#### [THE REQUEST]
Work out how many lines in the data hold the word "JSON", and reply with that number only.

#### [DATA FOR PROCESSING]
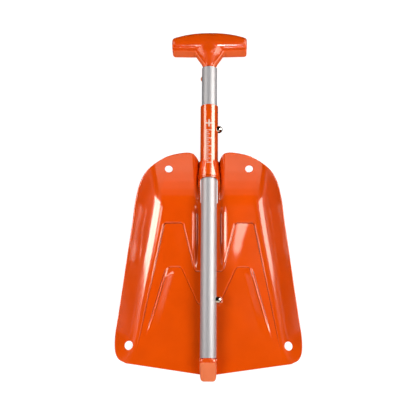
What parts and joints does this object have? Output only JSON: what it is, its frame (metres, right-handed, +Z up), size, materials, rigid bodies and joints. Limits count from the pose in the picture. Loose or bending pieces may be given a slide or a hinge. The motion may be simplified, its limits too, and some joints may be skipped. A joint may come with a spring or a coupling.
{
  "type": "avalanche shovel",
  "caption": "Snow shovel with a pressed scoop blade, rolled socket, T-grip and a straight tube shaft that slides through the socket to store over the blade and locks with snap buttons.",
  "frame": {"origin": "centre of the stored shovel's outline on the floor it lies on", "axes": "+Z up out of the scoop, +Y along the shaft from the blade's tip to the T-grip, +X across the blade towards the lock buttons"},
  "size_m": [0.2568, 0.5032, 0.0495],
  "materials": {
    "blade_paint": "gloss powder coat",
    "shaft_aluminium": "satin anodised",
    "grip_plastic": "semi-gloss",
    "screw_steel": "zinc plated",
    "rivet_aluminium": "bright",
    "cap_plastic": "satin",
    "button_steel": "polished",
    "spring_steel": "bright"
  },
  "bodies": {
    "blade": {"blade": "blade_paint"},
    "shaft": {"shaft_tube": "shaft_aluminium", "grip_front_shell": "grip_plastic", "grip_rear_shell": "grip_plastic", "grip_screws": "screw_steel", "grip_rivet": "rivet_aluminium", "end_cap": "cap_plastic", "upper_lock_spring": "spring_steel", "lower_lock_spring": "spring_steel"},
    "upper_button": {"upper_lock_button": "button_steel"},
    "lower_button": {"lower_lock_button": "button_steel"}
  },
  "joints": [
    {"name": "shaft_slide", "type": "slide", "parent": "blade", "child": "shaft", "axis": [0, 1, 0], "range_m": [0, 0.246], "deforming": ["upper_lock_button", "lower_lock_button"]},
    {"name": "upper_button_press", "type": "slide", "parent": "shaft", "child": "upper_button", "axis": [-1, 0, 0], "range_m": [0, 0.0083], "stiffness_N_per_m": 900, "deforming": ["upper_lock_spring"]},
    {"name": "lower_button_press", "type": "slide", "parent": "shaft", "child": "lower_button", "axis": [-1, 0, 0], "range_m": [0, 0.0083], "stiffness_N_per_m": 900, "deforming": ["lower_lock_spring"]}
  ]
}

==

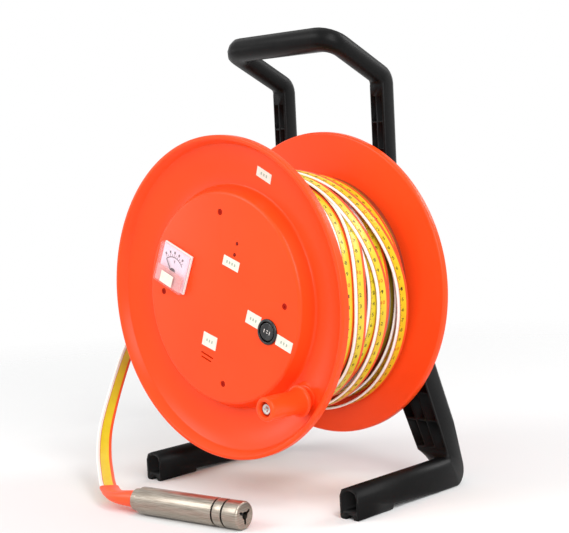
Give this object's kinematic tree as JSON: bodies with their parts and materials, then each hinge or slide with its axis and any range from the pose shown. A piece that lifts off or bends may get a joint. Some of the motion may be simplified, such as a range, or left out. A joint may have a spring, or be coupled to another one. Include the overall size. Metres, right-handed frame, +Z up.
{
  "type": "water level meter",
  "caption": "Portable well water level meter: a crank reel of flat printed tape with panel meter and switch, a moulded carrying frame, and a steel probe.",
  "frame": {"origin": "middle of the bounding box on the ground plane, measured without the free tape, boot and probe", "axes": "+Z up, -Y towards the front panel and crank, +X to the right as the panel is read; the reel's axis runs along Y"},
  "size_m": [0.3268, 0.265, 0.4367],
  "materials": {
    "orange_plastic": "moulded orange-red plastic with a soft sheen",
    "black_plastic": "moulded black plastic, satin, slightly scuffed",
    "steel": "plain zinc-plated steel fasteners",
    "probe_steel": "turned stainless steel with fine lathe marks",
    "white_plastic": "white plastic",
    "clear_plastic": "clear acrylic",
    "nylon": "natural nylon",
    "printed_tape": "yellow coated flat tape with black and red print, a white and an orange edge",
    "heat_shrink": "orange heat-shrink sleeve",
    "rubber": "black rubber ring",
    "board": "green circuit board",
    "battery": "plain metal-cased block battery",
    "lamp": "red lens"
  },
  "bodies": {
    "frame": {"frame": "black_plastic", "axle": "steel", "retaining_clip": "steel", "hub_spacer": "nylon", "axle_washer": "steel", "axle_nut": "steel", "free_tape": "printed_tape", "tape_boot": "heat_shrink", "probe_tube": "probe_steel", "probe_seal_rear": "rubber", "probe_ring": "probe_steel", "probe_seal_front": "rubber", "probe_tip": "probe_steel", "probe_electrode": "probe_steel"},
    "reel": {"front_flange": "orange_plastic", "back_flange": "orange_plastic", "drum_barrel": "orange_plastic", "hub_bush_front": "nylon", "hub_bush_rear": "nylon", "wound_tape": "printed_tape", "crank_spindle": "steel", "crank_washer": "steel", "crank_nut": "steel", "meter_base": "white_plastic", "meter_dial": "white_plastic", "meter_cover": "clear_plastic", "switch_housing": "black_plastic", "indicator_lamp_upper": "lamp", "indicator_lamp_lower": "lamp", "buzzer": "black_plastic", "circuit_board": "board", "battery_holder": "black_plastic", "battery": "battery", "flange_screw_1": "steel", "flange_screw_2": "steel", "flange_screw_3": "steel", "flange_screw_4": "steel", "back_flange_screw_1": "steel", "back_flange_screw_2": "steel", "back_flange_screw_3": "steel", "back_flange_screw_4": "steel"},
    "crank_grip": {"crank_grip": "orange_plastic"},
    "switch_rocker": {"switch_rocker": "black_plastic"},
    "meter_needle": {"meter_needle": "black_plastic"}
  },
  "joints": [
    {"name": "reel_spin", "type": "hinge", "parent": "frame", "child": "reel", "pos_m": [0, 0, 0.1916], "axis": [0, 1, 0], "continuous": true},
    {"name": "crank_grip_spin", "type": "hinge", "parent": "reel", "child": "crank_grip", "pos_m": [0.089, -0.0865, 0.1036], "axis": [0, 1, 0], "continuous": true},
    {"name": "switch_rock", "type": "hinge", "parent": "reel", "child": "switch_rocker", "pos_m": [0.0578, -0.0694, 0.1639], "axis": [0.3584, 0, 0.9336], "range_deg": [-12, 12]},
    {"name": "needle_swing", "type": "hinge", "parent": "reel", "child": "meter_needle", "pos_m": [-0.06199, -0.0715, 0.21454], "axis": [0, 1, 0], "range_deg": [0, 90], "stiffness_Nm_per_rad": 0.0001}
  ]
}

#### [ANSWER FOR THE TASK]
2